Equally important to the duration of mental exertion is one’s attitude toward it. Watching a thrilling biopic with a complex narrative excites many different brain regions for a good two hours, yet people typically do not shamble out of the theater complaining of mental fatigue. Some people regularly curl up with densely written novels that others might throw across the room in frustration. Completing a complex crossword or sudoku puzzle on a Sunday morning does not usually ruin one’s ability to focus for the rest of the day—in fact, some claim it sharpens their mental state. In short, people routinely enjoy intellectually invigorating activities without suffering mental exhaustion.
Such fatigue seems much more likely to follow sustained mental effort that we do not seek for pleasure—such as the obligatory SAT—especially when we expect that the ordeal will drain our brains. If we think an exam or puzzle will be difficult, it often will be.
…In the specific case of the SAT, something beyond pure mental effort likely contributes to post-exam stupor: stress. After all, the brain does not function in a vacuum. Other organs burn up energy, too. Taking an exam that partially determines where one will spend the next four years is nerve-racking enough to send stress hormones swimming through the blood stream, induce sweating, quicken heart rates and encourage fidgeting and contorted body postures. The SAT and similar trials are not just mentally taxing—they are physically exhausting, too.
It may be that in playing championship chess, people are constantly making minute movements that, combined with the stress, leads the feelings of tiredness.
Devocate says
Or alternatively, tiredness is a BRAIN STATE, not an actual measure of bodily energy reserves.
sonofrojblake says
That’s a pretty accurate description of what I did when I shambled out of Oliver Stone’s JFK.
consciousness razor says
I’m not so sure… It certainly does take stamina. Many people don’t realize that for similar reasons professional musicians need to train too and can have a somewhat harder time as they age if they don’t, on the mistaken assumption that (unlike a sport) it doesn’t involving that much significant/high-intensity bodily motion.
Still, people over 40 are not old, but they’re not exactly young. Out of the top 20 in the world, here are some current (classical) rankings:
#4 -- Kramnik, 41
#7 -- Anand, 46
#15 -- Topalov, 41
#17 -- Svidler, 40
#19 -- Adams, 45
#20 -- Ivanchuk, 47
A pretty decent showing, when you consider that it’s a competitive game, and making a lifetime career out of something like that takes another kind of endurance (and a lot of luck earning enough to pay the bills) which many just don’t have. My bet is that if Kasparov (53) had not retired, he would still consistently destroy nearly every grandmaster out there. He’d tend to lose against people like Carlsen and a few others at the top of the pack, but otherwise he would rip you apart without breaking a sweat.
consciousness razor says
That’s not what I meant. Let me rephrase that.

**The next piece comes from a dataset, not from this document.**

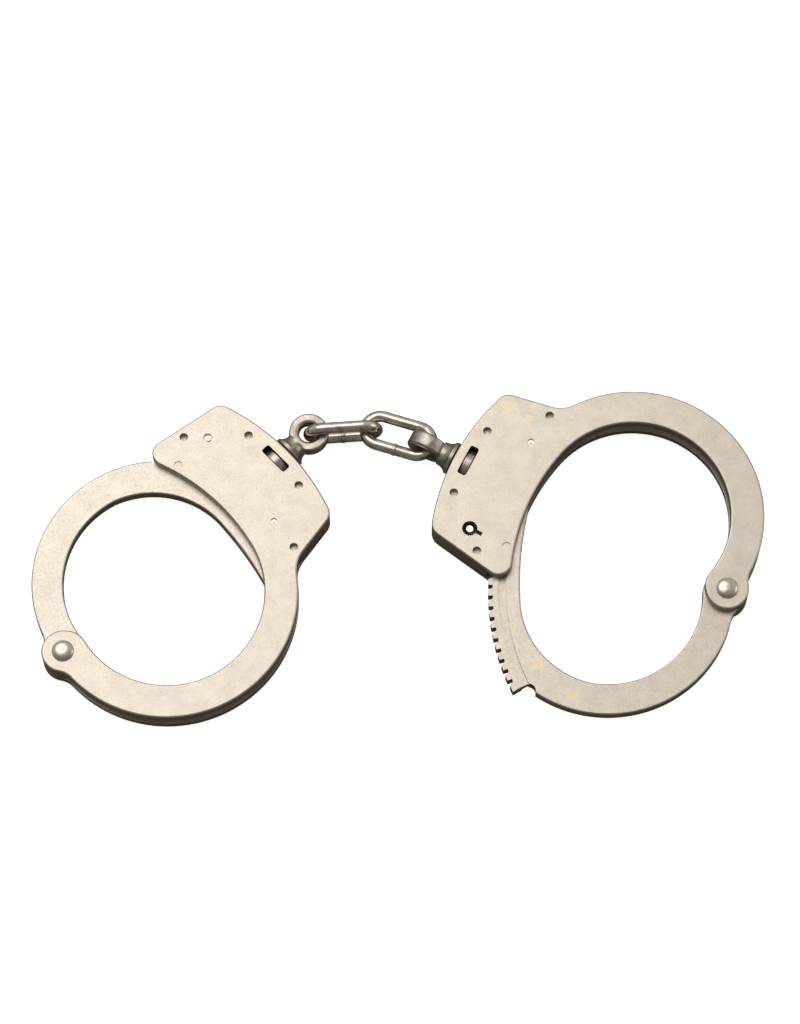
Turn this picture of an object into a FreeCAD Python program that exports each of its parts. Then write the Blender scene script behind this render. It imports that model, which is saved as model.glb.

It’s true that it doesn’t involve as much significant/high-intensity bodily motion as a sport. (An instrumentalist who is “constantly making minute movements” with their hands is moving, but isn’t being drained much by that.) The mistake is in thinking this is the only sort of effort which makes you feel “tired” or incapable of performing the task at hand. Chess isn’t an activity that requires much physical force or fine motor control, but like music, it does take concentration, short- and long-term memory, and all sorts of complicated brain activity I don’t really understand. At some point, your brain just gives up, you started getting confused about the position, responding to fake threats, and so forth. I don’t think your brain’s problem in such cases is literally that it lacks energy, but that things have become a mess in there, so to speak, so it needs a chance to straighten itself out again before it can return to peak performance.
mnb0 says
“Others may have had similar feelings after studying for a test”
Better analogy: doing two tests of three hour each one after another without a break.